The majority otherwise upheld the panel’s decision. It also determined Large need not have recused himself as the presiding disciplinary judge because, in his prior role as an attorney regulator, he prosecuted Stanley for her misconduct as a private-practice attorney.
Hood wrote the situation was a “close call,” but that Stanley’s prior case was not “factually connected” to the current one. Moreover, Large abstained from the portion of the decision where Stanley’s prior discipline was taken into account for sanctioning purposes.
Samour, in dissent, believed Large’s partial recusal was not enough, nor was it even authorized. He stressed that he did not think Large was actually biased against Stanley, nor did Large have an obligation to recuse every time he hears a case involving a lawyer he previously prosecuted in his regulation career.

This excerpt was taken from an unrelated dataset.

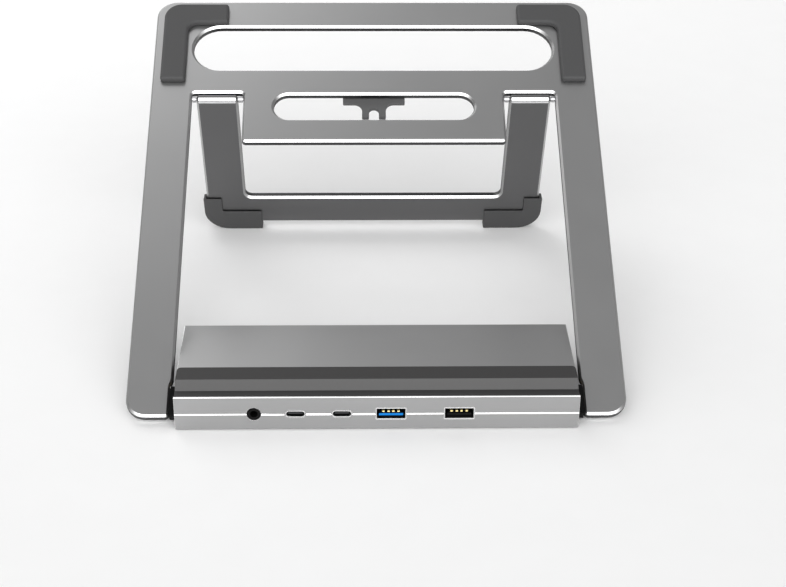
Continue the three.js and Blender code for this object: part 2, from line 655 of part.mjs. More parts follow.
// The cable clip: a flat bar with two prongs that stick out under the short slot.
{
  const barFront = shortSlotY + SHORT_SLOT_RADIUS - CLIP_FRONT;
  const tips = barFront - PRONG_REACH;
  const archTop = tips + 6;
  const shape = outline(mirrored([
    [PRONG_INSIDE, archTop, PRONG_INSIDE - 0.05], [PRONG_INSIDE, tips, 0.7],
    [PRONG_OUTSIDE, tips, 0.7], [PRONG_OUTSIDE, barFront, 4.2], [CLIP_HALF, barFront, 0.6],
    [CLIP_HALF, barFront + CLIP_DEPTH, 0.6],
  ]));
  const top = -PLATE / 2 - FIT;
  const bores = [-1, 1].map((side) => (
    rodZ(CLIP_SCREW_RADIUS + FIT, side * CLIP_SCREW_X, clipScrewY, top - CLIP_THICKNESS - 1, top + 1)
  ));
  add(tray, 'cable_clip', cut(plate(shape, top - CLIP_THICKNESS, top), ...bores), 'rubber');

  for (const [side, label] of [[-1, 'left'], [1, 'right']]) {
    const head = top - CLIP_THICKNESS - FIT;
    const screw = turned([
      [0, head - 1.2], [1.4, head - 1.2], [2, head - 0.6], [2, head], [CLIP_SCREW_RADIUS, head],
      [CLIP_SCREW_RADIUS, -PLATE / 2 + CLIP_SCREW_BITE], [0, -PLATE / 2 + CLIP_SCREW_BITE],
    ]);
    screw.rotateX(Math.PI / 2).translate(side * CLIP_SCREW_X, clipScrewY, 0);
    add(tray, `clip_screw_${label}`, solid(screw), 'steel');
  }
}

// ---------------------------------------------------------------- rear leg
// Its frame has the leg's axis as origin, and the leg hangs down along -Z.
function legOutline(grow) {
  return outline(mirrored([
    [legInner - grow, -windowEnd + grow, 4], [legInner - grow, 0], [legOuter + grow, 0],
    [legOuter + grow, -metalEnd - grow, 12],
  ]));
}

// A barrel along x, as thick as the plate, with its ends chamfered like the plate's edges.
function barrel(x0, x1) {
  const radius = PLATE / 2;
  const body = turned([
    [0, x0], [radius - EDGE, x0], [radius, x0 + EDGE], [radius, x1 - EDGE], [radius - EDGE, x1],
    [0, x1],
  ]);
  return solid(body.rotateZ(-Math.PI / 2));
}

function uprightPlate(shape, halfThickness, chamfer = 0) {
  const body = plate(shape, -halfThickness, halfThickness, chamfer);
  return body.rotate([90, 0, 0]);
}

{
  const bores = [];
  const barrels = [];
  for (const side of [-1, 1]) {
    barrels.push(barrel(...sided(side, legInner, legOuter)));
    bores.push(rodX(LEG_PIN_RADIUS + FIT, ...sided(side, legInner - 1, legOuter + 1)));
  }
  const frame = uprightPlate(legOutline(0), PLATE / 2, EDGE);
  add(leg, 'leg_frame', cut(join(frame, ...barrels), ...bores), 'aluminium');
}

// The caps are sheared along the leg, so that their soles are level when the leg leans.
const capHalf = PLATE / 2 + CAP_WALL;
const slope = Math.tan(lean);
const levelled = (body) => body.transform([
  1, 0, 0, 0, 0, 1, -slope, 0, 0, 0, 1, 0, 0, 0, -slope * capHalf, 1,
]);

for (const [side, label] of [[-1, 'left'], [1, 'right']]) {
  const bottom = -capReach;
  const foot = -capReach + CAP_FOOT_HEIGHT;
  const shape = outline([
    [side * capOuter, bottom, CAP_CORNER], [side * capOuter, -capReach + CAP_HEIGHT, 0.5],
    [side * (capOuter - CAP_SIDE_WIDTH), -capReach + CAP_HEIGHT, 0.5],
    [side * (capOuter - CAP_SIDE_WIDTH), foot, 1.2], [side * (capOuter - CAP_LENGTH), foot, 0.5],
    [side * (capOuter - CAP_LENGTH), bottom],
  ]);
  const pocket = uprightPlate(legOutline(FIT), PLATE / 2 + FIT);
  const cap = cut(levelled(uprightPlate(shape, capHalf)), pocket);
  add(leg, `${label}_foot_cap`, cap, 'rubber');

  // Pins and washers stay with the tray; the leg's barrel turns on them.
  const pin = rodX(LEG_PIN_RADIUS, ...sided(side, ...legPinSpan), legAxisY);
  add(tray, `${label}_leg_pin`, pin, 'steel');
  const washer = (near, far) => (
    ringX(LEG_PIN_RADIUS + FIT + 0.5, LEG_PIN_RADIUS + FIT, ...sided(side, near, far), legAxisY)
  );
  add(tray, `${label}_inner_washer`, washer(tongueHalf + FIT, legInner - FIT), 'steel');
  add(tray, `${label}_outer_washer`, washer(legOuter + FIT, armInner - FIT), 'steel');
}

// ---------------------------------------------------------------- place on the origin
station.updateMatrixWorld(true);
const extent = new THREE.Box3().setFromObject(station, true);
station.position.y = -(extent.min.y + extent.max.y) / 2;
station.updateMatrixWorld(true);

export default station;
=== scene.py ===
# %% [markdown]
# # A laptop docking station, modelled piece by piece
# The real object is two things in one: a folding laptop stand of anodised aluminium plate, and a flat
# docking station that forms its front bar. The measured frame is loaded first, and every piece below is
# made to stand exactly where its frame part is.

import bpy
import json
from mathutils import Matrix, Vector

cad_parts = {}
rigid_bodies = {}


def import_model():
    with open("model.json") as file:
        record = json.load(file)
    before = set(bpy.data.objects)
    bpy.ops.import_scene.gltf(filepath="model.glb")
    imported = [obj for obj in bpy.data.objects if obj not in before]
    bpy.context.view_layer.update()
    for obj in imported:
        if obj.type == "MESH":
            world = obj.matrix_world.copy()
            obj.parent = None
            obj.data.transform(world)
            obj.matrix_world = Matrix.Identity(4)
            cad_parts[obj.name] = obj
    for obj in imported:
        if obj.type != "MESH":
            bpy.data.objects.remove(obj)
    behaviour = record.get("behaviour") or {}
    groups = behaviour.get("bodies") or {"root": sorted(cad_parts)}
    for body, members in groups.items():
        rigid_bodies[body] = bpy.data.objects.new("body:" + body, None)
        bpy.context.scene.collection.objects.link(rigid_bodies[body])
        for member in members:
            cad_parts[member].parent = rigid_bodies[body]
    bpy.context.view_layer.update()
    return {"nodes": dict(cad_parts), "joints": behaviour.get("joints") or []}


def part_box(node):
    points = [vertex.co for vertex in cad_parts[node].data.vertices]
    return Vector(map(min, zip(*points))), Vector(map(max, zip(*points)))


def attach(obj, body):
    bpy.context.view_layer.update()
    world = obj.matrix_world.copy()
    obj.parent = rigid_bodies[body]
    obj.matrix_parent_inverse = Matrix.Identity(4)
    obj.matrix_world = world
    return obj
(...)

“We live in a cynical world in which parts of the public are skeptical of judges, which means that the perception of impartiality and fairness is more important than ever — certainly, as important as impartiality and fairness themselves,” Samour wrote. But before Stanley’s “livelihood as an attorney in this state is permanently taken away, she’s entitled to a proceeding conducted in front of a tribunal whose impartiality and fairness cannot reasonably be doubted or even questioned.”
Samour would have ordered a new hearing for Stanley.
Justice Brian D. Boatright did not participate in the decision. As is the Supreme Court’s practice, he did not explain his reason for recusing.